Requiring individuals to undergo a single, highly intrusive age verification process may be difficult for an organisation to justify if alternative options could achieve the same regulatory outcome with less privacy impact. Having multiple pathways can reduce friction for users and help organisations demonstrate that they have actively considered less intrusive options.

Apply stronger safeguards for sensitive information and biometric data

Where sensitive information is required to verify identity and age, the OAIC expects additional safeguards. In her statement, Kind highlighted “the adverse consequences that may arise from the inappropriate handling of such (sensitive) information” and stressed the consequent need to minimise both collection and retention.
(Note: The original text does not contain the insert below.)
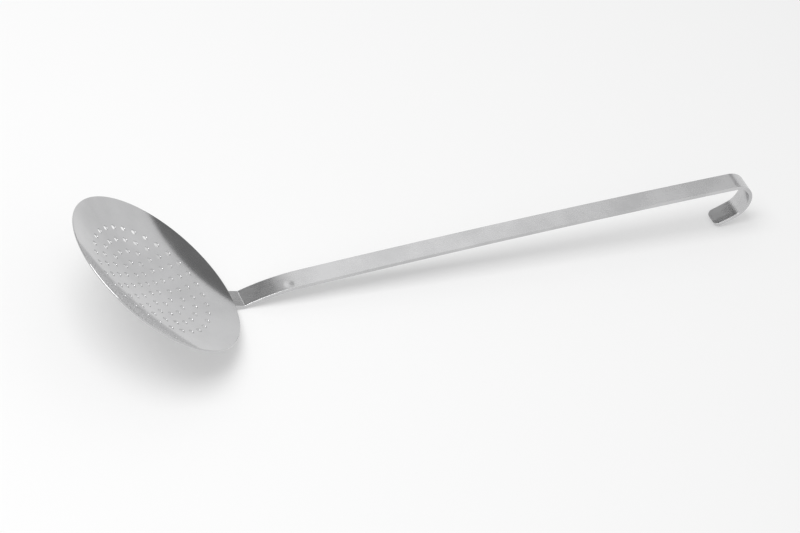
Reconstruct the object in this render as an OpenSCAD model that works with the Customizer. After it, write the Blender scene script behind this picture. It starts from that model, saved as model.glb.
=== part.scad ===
// Kitchen skimmer: a shallow perforated bowl with a long hooked strap handle.
// It lies as it does on a table, hollow side up, with the handle along +X.
// The neck and the tip of the hook touch the table, which is the plane z = 0.

/* [Bowl] */
// Diameter of the bowl over its outer edge
bowl_d = 140; // [120:1:180]
// Height of the bowl's back, from its edge to its lowest point
bowl_rise = 11.6; // [8:0.1:18]
// Thickness of the bowl's sheet
sheet_t = 1; // [0.6:0.1:1.5]

/* [Drain holes] */
// Diameter of one drain hole
hole_d = 3.5; // [2:0.1:5]
// Step from one ring of holes to the next
ring_step = 9.5; // [8:0.1:10]
// Rings of holes around the middle hole
ring_count = 5; // [1:1:5]
// Turn of the hole pattern away from the handle
pattern_turn = 25; // [0:1:60]

/* [Strap] */
// Width of the handle's strap
strap_w = 15; // [12:0.1:20]
// Thickness of the handle's strap
strap_t = 3; // [2:0.1:4]

/* [Tang] */
// Length of the tang under the bowl, in from the bowl's edge
tang_len = 18; // [14:0.5:20]
// Reach of the tang beyond the bowl's edge, out to the neck
tang_reach = 7; // [5:0.1:12]
// Radius of the tang's two end corners
tang_corner_r = 5; // [2:0.1:5.5]
// Clearance between the bowl's back and the tang's face
seat_gap = 0.05; // [0.02:0.01:0.2]

/* [Neck] */
// Radius of the neck bend on the face of the strap
neck_r = 1.5; // [1:0.1:4]
// Angle of the neck bend
neck_bend = 35; // [25:0.5:40]
// Radius of the easing curve after the neck, on the face of the strap
swan_r = 142; // [100:1:200]
// Angle of the easing curve after the neck
swan_bend = 17.7; // [12:0.1:22]

/* [Arm] */
// Length of the arm between the easing curve and the hook
arm_len = 341.5; // [200:1:450]
// Angle by which the arm bows over its length
arm_bow = 2.5; // [1:0.1:5]

/* [Hook] */
// Radius inside the hook
hook_r = 14.7; // [10:0.1:22]
// Angle of the hook's bend
hook_bend = 156.5; // [140:0.5:180]
// Length of the straight leg after the bend
hook_leg = 15.6; // [8:0.1:20]
// Radius of the two corners at the tip
tip_corner_r = 4.5; // [2:0.1:5.5]

/* [Spot welds] */
// Diameter of one weld nugget
weld_d = 4.5; // [3:0.1:5]
// Thickness of one weld nugget
weld_t = 1.2; // [0.8:0.1:1.6]
// Distance from the bowl's edge to the first row of welds
weld_inset = 5; // [3.5:0.1:6]
// Distance between the two rows of welds
weld_pitch = 7.5; // [6:0.1:8]
// Distance between the two welds of a row
weld_gauge = 7; // [6:0.1:8]

/* [Dent] */
// Diameter of the round dent in the face of the strap
dent_d = 8; // [4:0.1:9]
// Depth of the dent
dent_depth = 0.45; // [0.2:0.05:0.8]
// Distance of the dent from the neck, along the easing curve
dent_run = 34; // [15:0.5:38]
// Distance of the dent from the middle line of the strap
dent_side = 3.2; // [0:0.1:3.3]

/* [Hidden] */
$fn = 72;
steel = [0.78, 0.78, 0.79];
cut_over = 1;
corner_bite = 0.02;

// The bowl frame has its origin at the centre of the bowl's spheres and the bowl below it.
edge_r = bowl_d / 2;
back_r = (edge_r * edge_r + bowl_rise * bowl_rise) / (2 * bowl_rise);
hollow_r = back_r - sheet_t;
edge_angle = asin(edge_r / back_r);

// The strap's face is followed as a path in the XZ plane: each leg starts where the last one ends.
// A bend is [radius on the face, angle], and both are negative where the strap turns downwards.
face_r = back_r + seat_gap;
tang_start = asin((edge_r - tang_len) / face_r);
tang_end = asin((edge_r + tang_reach) / face_r);
arm_r = arm_len / (arm_bow * PI / 180);
hook_face_r = hook_r + strap_t;
bends = [
    [face_r, tang_end - tang_start],
    [neck_r, neck_bend],
    [-swan_r, -swan_bend],
    [-arm_r, -arm_bow],
    [-hook_face_r, -hook_bend],
];
last_bend = len(bends) - 1;

function along(a) = [cos(a), sin(a)];
function above(a) = [-sin(a), cos(a)];
function turned(p, a) = [p[0] * cos(a) + p[1] * sin(a), p[1] * cos(a) - p[0] * sin(a)];
function course(i) = i == 0 ? tang_start : course(i - 1) + bends[i - 1][1];
function start(i) = i == 0 ? -face_r * above(tang_start)
                           : centre(i - 1) - bends[i - 1][0] * above(course(i));
function centre(i) = start(i) + bends[i][0] * above(course(i));

// Each bend has facets of about this angle, and a few more so that a long slight bend stays smooth.
facet_angle = 3;
extra_facets = 6;
spare_t = 0.4;
trim_gap = 0.01;
function facets(i) = ceil(abs(bends[i][1]) / facet_angle) + extra_facets;
function spot(i, k, lift) = centre(i) + (lift - bends[i][0]) * above(course(i) + bends[i][1] * k / facets(i));
function at_trim_end(i, k) = i >= last_bend - 1 && k == facets(i);
function spare(i, k) = at_trim_end(i, k) ? -trim_gap : i == last_bend ? spare_t : 0;

leg_course = course(last_bend + 1);
tip = start(last_bend + 1) + hook_leg * along(leg_course);

// The rest angle puts the underside of the neck bend and the tip of the hook on one level.
neck_back_r = neck_r + strap_t;
neck_to_tip = tip - centre(1);
rest_tilt = atan2(neck_to_tip[1], neck_to_tip[0]) + asin(neck_back_r / norm(neck_to_tip));
low_z = turned(centre(1), rest_tilt)[1] - neck_back_r;
front_x = min(turned([-back_r * sin(edge_angle), -back_r * cos(edge_angle)], rest_tilt)[0],
              turned([-hollow_r * sin(edge_angle), -hollow_r * cos(edge_angle)], rest_tilt)[0]);
hook_x = turned(centre(last_bend), rest_tilt)[0] + hook_face_r;
mid_x = (front_x + hook_x) / 2;

module at_rest() {
    translate([-mid_x, 0, -low_z])
        rotate([0, rest_tilt, 0])
            children();
}

// Places a child that points down the Z axis on the bowl's sphere, out along X and Y.
module on_sphere(x, y) {
    rotate([0, -asin(x / back_r), 0])
        rotate([asin(y / back_r), 0, 0])
            children();
}

module bowl_shell() {
    rotate_extrude($fn = 180)
        intersection() {
            difference() {
                circle(r = back_r, $fn = 720);
                circle(r = hollow_r, $fn = 720);
            }
            polygon([[0, 0], [0, -2 * back_r], [2 * back_r * tan(edge_angle), -2 * back_r]]);
        }
}

module drain_hole(ring, turn) {
    rotate([0, 0, turn])
        rotate([0, -asin(ring * ring_step / back_r), 0])
            translate([0, 0, -back_r - cut_over])
                cylinder(d = hole_d, h = sheet_t + 2 * cut_over, $fn = 36);
}

module perforated_bowl() {
    color(steel)
        at_rest()
            difference() {
                bowl_shell();
                drain_hole(0, 0);
                for (ring = [1 : ring_count])
                    for (i = [0 : 6 * ring - 1])
                        drain_hole(ring, pattern_turn + i * 60 / ring);
            }
}

// The strap's side view: its face out to the tip, then its back from the tip to the tang.
// Inside the hook the outline keeps a spare layer, which a true circle then trims to the hook's radius.
// At both ends of the hook the back stands clear of that circle by the trim gap.
module strap_outline() {
    difference() {
        polygon([
            for (i = [0 : last_bend], k = [min(i, 1) : facets(i)]) spot(i, k, 0),
            tip,
            tip - strap_t * above(leg_course),
            for (i = [last_bend : -1 : 0], k = [facets(i) : -1 : min(i, 1)]) spot(i, k, -strap_t - spare(i, k)),
        ]);
        translate(centre(last_bend))
            circle(r = hook_r, $fn = 120);
    }
}

// What has to go from one corner of a strap end: a square with a quarter circle left in it.
// The circle reaches out of the corner's sides by the bite, so that it crosses them at an angle.
module corner_waste(r) {
    difference() {
        translate([-cut_over, -cut_over])
            square(r - corner_bite + cut_over);
        translate([r - corner_bite, r - corner_bite])
            circle(r = r, $fn = 48);
    }
}

module end_corners(r) {
    for (side = [-1, 1])
        scale([1, side, 1])
            translate([0, -strap_w / 2, 0])
                linear_extrude(4 * strap_t, center = true)
                    corner_waste(r);
}

module dent() {
    angle = dent_run / swan_r * 180 / PI;
    ball_r = (dent_d * dent_d / 4 + dent_depth * dent_depth) / (2 * dent_depth);
    spot = centre(2) + (swan_r + ball_r - dent_depth) * above(course(2) - angle);
    translate([spot[0], -dent_side, spot[1]])
        sphere(r = ball_r, $fn = 96);
}

module strap_handle() {
    color(steel)
        at_rest()
            difference() {
                rotate([90, 0, 0])
                    linear_extrude(strap_w, center = true)
                        strap_outline();
                translate([start(0)[0], 0, start(0)[1]])
                    rotate([0, -tang_start, 0])
                        end_corners(tang_corner_r);
                translate([tip[0], 0, tip[1]])
                    rotate([0, 180 - leg_course, 0])
                        end_corners(tip_corner_r);
                dent();
            }
}

module spot_welds() {
    color(steel)
        at_rest()
            for (row = [0, 1])
                for (side = [-1, 1])
                    on_sphere(edge_r - weld_inset - row * weld_pitch, side * weld_gauge / 2)
                        translate([0, 0, -back_r - seat_gap / 2])
                            cylinder(d = weld_d, h = weld_t, center = true);
}

perforated_bowl();
strap_handle();
spot_welds();
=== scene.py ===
import math

import bmesh
import bpy
import numpy as np
from mathutils import Matrix, Vector


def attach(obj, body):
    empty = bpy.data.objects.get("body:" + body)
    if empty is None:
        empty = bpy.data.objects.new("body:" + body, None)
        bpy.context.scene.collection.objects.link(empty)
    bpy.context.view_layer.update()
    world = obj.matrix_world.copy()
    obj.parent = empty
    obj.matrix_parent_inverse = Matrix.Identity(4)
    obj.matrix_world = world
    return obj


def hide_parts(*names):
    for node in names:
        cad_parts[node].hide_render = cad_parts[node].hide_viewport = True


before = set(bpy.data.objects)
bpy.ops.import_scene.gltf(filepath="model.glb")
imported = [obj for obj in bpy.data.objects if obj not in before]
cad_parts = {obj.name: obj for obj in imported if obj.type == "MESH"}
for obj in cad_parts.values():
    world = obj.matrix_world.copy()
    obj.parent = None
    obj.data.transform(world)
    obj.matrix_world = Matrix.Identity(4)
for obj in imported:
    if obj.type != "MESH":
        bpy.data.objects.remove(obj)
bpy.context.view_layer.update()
print("stage: frame loaded")


# A socket with arithmetic: each operation on values adds a Math node.
class Value:
    def __init__(self, tree, socket):
        self.tree = tree
        self.socket = socket

    def maths(self, operation, *terms):
        return addNode(self.tree, "ShaderNodeMath", {"operation": operation}, dict(enumerate(terms)))

    def __add__(self, other):
        return self.maths("ADD", self, other)

    def __radd__(self, other):
        return self.maths("ADD", other, self)

    def __sub__(self, other):
        return self.maths("SUBTRACT", self, other)

    def __mul__(self, other):
        return self.maths("MULTIPLY", self, other)

    def __rmul__(self, other):
        return self.maths("MULTIPLY", other, self)

    # How far the value is from low to high, smoothed and kept within 0 and 1.
    def between(self, low, high):
        settings = {"interpolation_type": "SMOOTHSTEP"}
        values = {"Value": self, "From Min": low, "From Max": high}
        return addNode(self.tree, "ShaderNodeMapRange", settings, values)


def addNode(tree, kind, settings=None, values=None, output=0):
    node = tree.nodes.new(kind)
    for name, setting in (settings or {}).items():
        setattr(node, name, setting)
    for name, value in (values or {}).items():
        if isinstance(value, Value):
            tree.links.new(value.socket, node.inputs[name])
        else:
            node.inputs[name].default_value = value
    return Value(tree, node.outputs[output])


def vectorMath(operation, *terms, output=0):
    tree = next(term.tree for term in terms if isinstance(term, Value))
    return addNode(tree, "ShaderNodeVectorMath", {"operation": operation}, dict(enumerate(terms)), output)


def noise(place, scale, detail, roughness):
    values = {"Vector": place, "Scale": scale, "Detail": detail, "Roughness": roughness}
    return addNode(place.tree, "ShaderNodeTexNoise", {}, values)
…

Purposes and transparency, consent and choice

Entities should clearly communicate to users through consent requests, privacy policies and notifications why an age check is being conducted and how it will take place, explaining the specific method or methods and the information handled. 

The OIAC expects entities to clearly define and communicate the primary purpose for collecting personal information for age assurance, and to distinguish any secondary purposes, using descriptions that are concise, current and visible to individuals at the point they would reasonably expect to see them.

Due diligence

The OAIC’s guidance also stresses the importance of organisations undertaking due diligence across their age assurance supply chain, particularly where multiple vendors are involved, and ensuring that each provider has appropriate privacy governance in place.These vendor relationships should be supported by contractual arrangements that clearly allocate responsibility and require compliance with the Australian privacy obligations.

Destroying or de identifying inputs once the purpose is met

Organisations should design systems to avoid retaining personal and sensitive information, such as biometric data, that has been collected for age assurance purposes.

The expectation is that entities use solutions that temporarily process inputs, such as document images or fields and face frames, without storing them. Once age verification is complete and the information is no longer needed, those inputs should be promptly destroyed or deidentified. 

Ensure accuracy and provide an appeals pathway

Entities should consider the accuracy and effectiveness of the age assurance method used and ensure it does not create unjustified adverse outcomes, such as unjust discrimination or digital exclusion, and entities must also have appropriate mechanisms in place for individuals to appeal an age check.

Considering these obligations, entities deploying age assurance technology should: 

  • map where age assurance is legally required and avoid deploying checks by default;
  • apply privacy by design and conduct a privacy impact assessment before selecting or expanding age assurance methods;
  • start with low intrusion techniques and document why any more intrusive approach is necessary;
  • possess clear retention schedules and build technical controls to destroy or de identify inputs promptly once age verification is complete;
  • review consent and transparency flows to ensure explanations are clear and provided at the point of collection;
  • offer alternative assurance methods where feasible to reduce privacy impact; and
  • strengthen vendor governance, contracts and monitoring across the age assurance ecosystem.